The S&P 500 consumer staples index ended down 1 percent.

“It’s disrupting a number of industries here, and that’s what’s causing the market problems,” said Bruce Bittles, chief investment strategist at Robert W. Baird & Co in Sarasota, Florida.

Shares of online retailer Amazon rose 2.4 percent and Whole Foods shot up 29.1 percent.

The Dow Jones Industrial Average was up 24.38 points, or 0.11 percent, to end at 21,384.28, the S&P 500 added 0.69 point, or 0.03 percent, to 2,433.15 and the Nasdaq Composite dropped 13.74 points, or 0.22 percent, to 6,151.76.

MSCI’s index of stock markets across the world rose 0.3 percent, while European shares added 0.6 percent, rebounding from recent losses.

In the foreign exchange market, the U.S. dollar fell against a basket of key currencies after the day’s data, which raised concerns about spending. It was last down 0.3 percent after the day’s data.

U.S. homebuilding fell for a third month in May to the lowest in eight months as construction activity declined broadly, while the University of Michigan said its barometer of U.S. consumer sentiment unexpectedly fell in early June.

The Japanese yen rose against the dollar, reversing course after sliding to a two-week low, when the Bank of Japan left its mass money printing program unchanged, maintaining the contrast with the Federal Reserve, which signaled further tightening this week.

The weaker-than-expected U.S. data also weighed on U.S. Treasury yields as it fueled uncertainty about the U.S. rate outlook.

Benchmark 10-year Treasuries were last up 2/32 in price to yield 2.155 percent, compared with 2.162 percent late Thursday.

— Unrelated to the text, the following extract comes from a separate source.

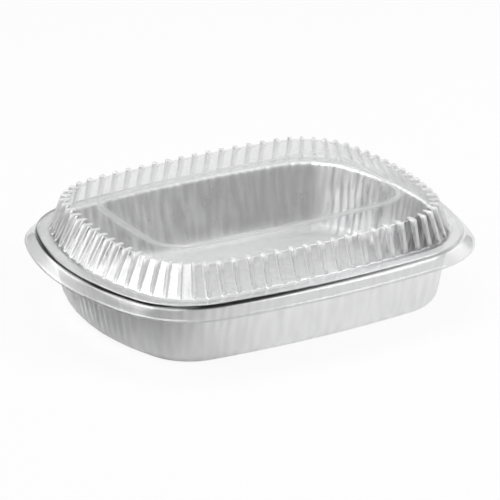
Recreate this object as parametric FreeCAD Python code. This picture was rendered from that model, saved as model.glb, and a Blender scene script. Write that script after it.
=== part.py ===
import FreeCAD, Part
import math
import os

# Foil food container with a clear dome lid, in millimetres.
# Origin at the middle of the base, +Z up, +X along the long side.
# A plan outline is a rectangle with bowed sides and round corners: eight arcs
# that meet smoothly. Every wall follows such an outline, some way in from it.

Vec = FreeCAD.Vector
UP = Vec(0, 0, 1)

# Foil container, measured in from the outer edge of its rim
RIM_LENGTH = 248.0
RIM_WIDTH = 191.0
SIDE_BOW_RADIUS = 620.0
END_BOW_RADIUS = 168.0
CORNER_RADIUS = 49.0
PAN_HEIGHT = 43.7
FOIL_THICKNESS = 0.25
FLANGE_WIDTH = 6.3
FLANGE_BEND = 1.1
WALL_LEAN = 7.3
BASE_EDGE_HEIGHT = 4.5
BASE_EDGE_RUN = 3.4

# Rolled edge of the rim
CURL_WIDTH = 2.4
CURL_HEIGHT = 3.0
CURL_CHAMFER = 0.7

# Creases pressed into the foil wall
CREASE_PITCH = 8.2
CREASE_DEPTH = 0.6
CREASE_DRIFT = 0.24

# Clear lid, its flange and its skirt
SEAT_GAP = 0.3
LID_THICKNESS = 0.4
SKIRT_GAP = 0.5
SKIRT_SHOULDER_RUN = 0.5
SKIRT_SHOULDER_DROP = 2.6
SKIRT_FLARE = 6.5
SKIRT_DROP = 5.4

# Dome of the lid, up to its shoulder and crown
DOME_INSET = 7.9
DOME_HEIGHT = 18.6
DOME_SIDE_LEAN = 7.0
DOME_END_LEAN = 11.9
SHOULDER_SIDE_BOW_RADIUS = 628.0
SHOULDER_END_BOW_RADIUS = 213.0
SHOULDER_CORNER_RADIUS = 39.0

# Ribs round the dome
RIB_PITCH = 9.6
RIB_WIDTH = 2.8
RIB_FOOT = 0.8
RIB_DEPTH = 3.2
RIB_RISE = 0.5
RIB_TAIL = 4.0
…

“There are some very serious concerns about the Fed tightening right now and about the Fed reducing their balance sheet right now. We’re potentially prompting a recession here,” said Stephen Massocca, senior vice president at Wedbush Securities in San Francisco.

Oil prices staged a modest rebound as some producers reduced exports and U.S. rig additions slowed.

Brent crude futures rose 45 cents to settle at $47.37 per barrel, while U.S. crude settled at $44.74, up 28 cents. Both benchmarks notched a weekly loss exceeding 1.6 percent.